Under the deal approved Tuesday, Met will transfer voting control of Western’s holding company to a trustee before Dec. 31, separating it from the rest of Met’s complex of companies for tax purposes.

Assuming that happens on schedule, said Met attorney Barry Davidson, shortly after the New Year, Met will ask the bankruptcy judge to confirm the plan. A first distribution, of about 9 cents on the dollar, could then be made.

Other of Western’s objections, involving how its own financial claims against Met will be settled, will be submitted to mediation, Davidson said.
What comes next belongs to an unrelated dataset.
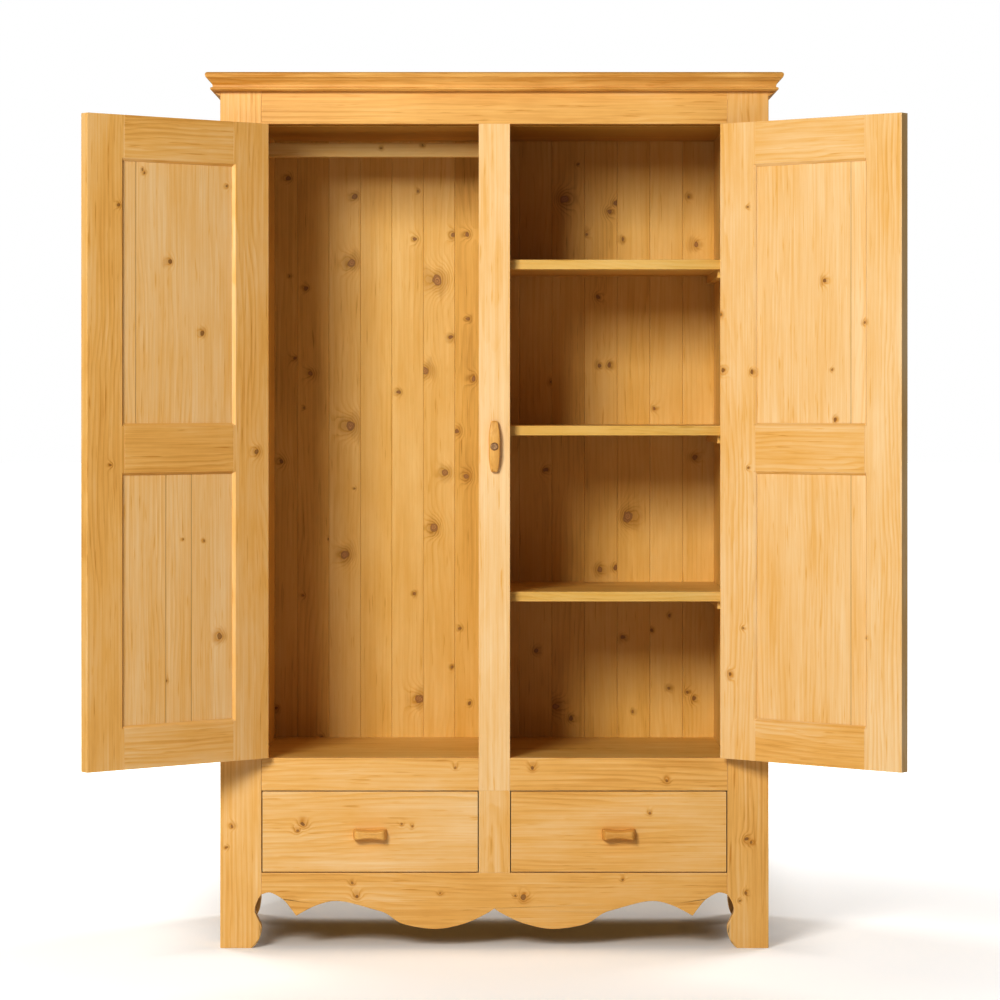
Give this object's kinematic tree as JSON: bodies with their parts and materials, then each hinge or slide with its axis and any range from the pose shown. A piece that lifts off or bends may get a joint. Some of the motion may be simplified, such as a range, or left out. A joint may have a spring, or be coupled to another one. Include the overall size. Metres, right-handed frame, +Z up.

Western has been run by the state Insurance Commissioner’s Office since March 2004, when it — along with Idaho-based corporate cousin Old Standard Life Insurance and its subsidiary, Old West Annuity & Life of Arizona — was put into receivership.

Last month, Idaho and Arizona regulators agreed to sell the two insurers in their states to Great American Life Insurance of Cincinnati for $21.4 million. That money, less receivership expenses, ultimately will flow to holders of Summit notes.

Bill Ripple, spokesman for Insurance Commissioner Mike Kreidler, said earlier that efforts to sell Western continue.